I'm having trouble believing that Pop-coached team would EVER use the wanted vs. needed excuse in a Playoff game. After resting players all season, it's obvious that Pop values playing his guys as little as possible, and that would lead me to believe he'd want to end this series as quickly as possible and wouldn't allow for any slippages in their focus.
That being said, I can't argue with resting the big guns late in last night's game. If the backups can pull you back into it, great. It worked for the Clippers against Memphis as Nick Young and Reggie Evans did their thing. The game was out of hand by the start of the fourth, and there's no reason to waste Duncan's mileage in a blowout. Pop knows this series is going to be a battle, and he wisely decided to have Duncan and company fresh and ready to fight another day.
I definitely don't feel like this is the best the Thunder can play, though. While we almost certainly won't see this bad of a game from the Spurs again any time soon, there is room for OKC to improve on last night's performance. Durant shot 8-17, Westbrook only managed 10 points and the Thunder won by 20. That margin clearly would have been much higher had those two played like their normal selves, which is what I'd expect to see in Game 4. You know they'll come out firing with the same intensity they did in Game 3, and it will be up to the Spurs to match that fire. The question is, does a team that prides itself on being so business-like have what it takes to step up to the plate in such a hostile environment?

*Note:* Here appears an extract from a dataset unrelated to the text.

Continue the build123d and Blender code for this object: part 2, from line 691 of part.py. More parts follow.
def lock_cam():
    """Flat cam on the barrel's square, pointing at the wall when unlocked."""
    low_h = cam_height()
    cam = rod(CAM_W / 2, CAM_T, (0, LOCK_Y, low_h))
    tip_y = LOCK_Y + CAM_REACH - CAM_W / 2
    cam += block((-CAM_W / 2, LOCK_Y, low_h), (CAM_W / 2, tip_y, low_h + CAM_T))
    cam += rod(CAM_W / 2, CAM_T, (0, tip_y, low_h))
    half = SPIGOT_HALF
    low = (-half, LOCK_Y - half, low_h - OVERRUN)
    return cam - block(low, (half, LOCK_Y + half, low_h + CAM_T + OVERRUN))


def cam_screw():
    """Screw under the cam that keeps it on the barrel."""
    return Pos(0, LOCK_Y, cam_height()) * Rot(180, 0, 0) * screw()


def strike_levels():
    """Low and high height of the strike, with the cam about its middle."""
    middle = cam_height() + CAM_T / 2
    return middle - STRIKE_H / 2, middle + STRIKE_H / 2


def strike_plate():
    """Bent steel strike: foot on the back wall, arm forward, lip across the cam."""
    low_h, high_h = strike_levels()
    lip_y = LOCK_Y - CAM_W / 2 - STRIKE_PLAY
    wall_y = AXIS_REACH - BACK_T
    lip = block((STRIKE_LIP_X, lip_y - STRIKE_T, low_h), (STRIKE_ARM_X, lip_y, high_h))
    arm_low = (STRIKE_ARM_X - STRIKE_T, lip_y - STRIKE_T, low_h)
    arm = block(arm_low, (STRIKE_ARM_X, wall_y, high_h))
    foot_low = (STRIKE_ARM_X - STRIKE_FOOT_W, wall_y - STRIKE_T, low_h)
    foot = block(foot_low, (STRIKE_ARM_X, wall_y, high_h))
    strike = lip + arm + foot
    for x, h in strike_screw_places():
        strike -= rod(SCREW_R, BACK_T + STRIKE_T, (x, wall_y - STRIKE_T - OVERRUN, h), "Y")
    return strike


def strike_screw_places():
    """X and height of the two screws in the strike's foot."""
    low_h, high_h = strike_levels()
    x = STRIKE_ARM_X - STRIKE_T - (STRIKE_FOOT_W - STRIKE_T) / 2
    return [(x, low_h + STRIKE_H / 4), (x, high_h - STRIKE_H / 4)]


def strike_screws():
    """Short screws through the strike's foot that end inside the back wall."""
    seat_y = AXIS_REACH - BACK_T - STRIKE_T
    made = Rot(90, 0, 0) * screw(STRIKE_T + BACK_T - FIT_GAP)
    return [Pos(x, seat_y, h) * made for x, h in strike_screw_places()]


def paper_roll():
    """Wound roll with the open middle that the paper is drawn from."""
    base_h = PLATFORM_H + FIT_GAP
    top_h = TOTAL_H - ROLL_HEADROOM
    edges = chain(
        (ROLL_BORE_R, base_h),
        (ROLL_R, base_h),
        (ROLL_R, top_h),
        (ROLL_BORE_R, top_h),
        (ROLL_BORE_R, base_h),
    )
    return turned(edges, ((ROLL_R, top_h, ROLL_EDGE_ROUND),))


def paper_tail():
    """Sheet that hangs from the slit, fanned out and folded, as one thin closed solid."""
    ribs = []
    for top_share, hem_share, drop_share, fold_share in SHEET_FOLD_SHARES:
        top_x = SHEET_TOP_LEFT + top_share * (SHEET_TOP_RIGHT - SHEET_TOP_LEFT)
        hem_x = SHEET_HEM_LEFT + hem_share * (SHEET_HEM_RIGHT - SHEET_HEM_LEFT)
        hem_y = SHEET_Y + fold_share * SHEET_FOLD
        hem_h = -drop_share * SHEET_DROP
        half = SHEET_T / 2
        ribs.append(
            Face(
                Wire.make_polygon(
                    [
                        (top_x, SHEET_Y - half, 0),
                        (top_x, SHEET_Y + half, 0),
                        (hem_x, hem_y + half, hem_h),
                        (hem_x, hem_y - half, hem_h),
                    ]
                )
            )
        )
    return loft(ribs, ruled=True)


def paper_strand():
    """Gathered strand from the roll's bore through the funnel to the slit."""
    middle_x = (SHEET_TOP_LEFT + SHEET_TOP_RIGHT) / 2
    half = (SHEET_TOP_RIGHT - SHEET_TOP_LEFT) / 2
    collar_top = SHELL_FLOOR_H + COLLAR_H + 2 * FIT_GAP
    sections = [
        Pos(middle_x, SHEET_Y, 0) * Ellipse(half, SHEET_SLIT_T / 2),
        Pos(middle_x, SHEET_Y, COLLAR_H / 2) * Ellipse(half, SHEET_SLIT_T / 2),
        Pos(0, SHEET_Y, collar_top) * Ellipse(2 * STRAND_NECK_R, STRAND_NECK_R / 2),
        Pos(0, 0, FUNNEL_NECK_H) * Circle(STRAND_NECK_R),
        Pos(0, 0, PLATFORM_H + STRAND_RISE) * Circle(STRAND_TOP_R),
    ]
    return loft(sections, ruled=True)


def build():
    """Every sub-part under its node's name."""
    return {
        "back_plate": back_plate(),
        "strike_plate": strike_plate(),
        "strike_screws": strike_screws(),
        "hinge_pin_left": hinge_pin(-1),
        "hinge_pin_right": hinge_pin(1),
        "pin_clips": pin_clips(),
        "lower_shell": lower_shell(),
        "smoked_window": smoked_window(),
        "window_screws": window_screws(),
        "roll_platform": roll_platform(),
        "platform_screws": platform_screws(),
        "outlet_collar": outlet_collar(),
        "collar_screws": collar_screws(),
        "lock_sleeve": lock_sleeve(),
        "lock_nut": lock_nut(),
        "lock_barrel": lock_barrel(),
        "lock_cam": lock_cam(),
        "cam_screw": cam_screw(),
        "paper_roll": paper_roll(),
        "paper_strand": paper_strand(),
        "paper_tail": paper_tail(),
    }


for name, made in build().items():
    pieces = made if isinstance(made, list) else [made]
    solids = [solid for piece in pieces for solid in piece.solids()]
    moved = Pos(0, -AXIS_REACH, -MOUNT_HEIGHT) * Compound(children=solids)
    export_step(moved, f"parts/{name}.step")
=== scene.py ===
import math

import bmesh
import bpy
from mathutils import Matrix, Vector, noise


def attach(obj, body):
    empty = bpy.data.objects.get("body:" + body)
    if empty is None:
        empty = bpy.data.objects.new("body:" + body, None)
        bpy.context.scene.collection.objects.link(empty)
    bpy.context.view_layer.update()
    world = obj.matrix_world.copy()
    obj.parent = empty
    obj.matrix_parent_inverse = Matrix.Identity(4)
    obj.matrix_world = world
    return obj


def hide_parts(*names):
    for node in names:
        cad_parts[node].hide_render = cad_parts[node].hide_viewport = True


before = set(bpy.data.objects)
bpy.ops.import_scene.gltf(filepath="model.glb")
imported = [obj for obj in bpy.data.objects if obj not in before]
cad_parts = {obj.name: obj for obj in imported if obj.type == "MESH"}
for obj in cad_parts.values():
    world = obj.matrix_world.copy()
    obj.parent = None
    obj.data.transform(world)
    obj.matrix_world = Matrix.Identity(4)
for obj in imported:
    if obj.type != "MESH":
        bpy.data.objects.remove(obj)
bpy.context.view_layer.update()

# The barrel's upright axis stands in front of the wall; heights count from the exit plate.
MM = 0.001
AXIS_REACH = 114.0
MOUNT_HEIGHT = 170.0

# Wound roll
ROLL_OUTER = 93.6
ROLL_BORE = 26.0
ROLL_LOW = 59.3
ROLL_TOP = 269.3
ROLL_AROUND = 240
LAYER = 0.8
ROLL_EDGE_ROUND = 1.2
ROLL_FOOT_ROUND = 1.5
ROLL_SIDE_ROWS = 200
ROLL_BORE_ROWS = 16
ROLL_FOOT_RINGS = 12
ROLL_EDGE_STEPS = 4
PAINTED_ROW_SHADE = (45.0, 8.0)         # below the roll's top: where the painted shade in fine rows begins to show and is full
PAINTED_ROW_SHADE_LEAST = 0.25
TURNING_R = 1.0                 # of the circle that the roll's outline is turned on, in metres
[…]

Oh, I don't mean the "want v need" as an excuse they would use, not at all. I mean, when you are as desperate to win a game as Oklahoma City was last night, your adrenaline level shoots up in a way that can't be forced. The Spurs just couldn't match their energy level that was the result of a fight or flight response to being down 2-0. If there's one thing the Spurs won't do, it's make an excuse.
An interesting quote from Pop after Game 3 of the Clippers series, when the Spurs were down by 24 at one point before climbing back and shutting LA down. He said that it "wouldn't be a bad thing" for the Spurs to lose a game. Of course he did not elaborate on this point, but there's really only two benefits from getting demolished in a playoff game. You can rest your starters (check), and the humility reminds you that you're not the conductor of the gravy train. How the Spurs come out of the gate in Game 4 will tell us if that latter point was made as Duncan, Parker, and Ginobli watched the loss from the bench.
Now, for your question, I have no doubt that the Spurs will step up big in Game 4. Hostile environment or not, the Spurs should be able to filter out the noise and fix what went wrong during Game 3. Look for the turnovers to decrease significantly (as they did from Game 1 to 2), and look for those little signs of malaise -- the slow cutters, lack of effort on the boards -- to disappear. It may have been a series too early, but I think Pop's words were correct.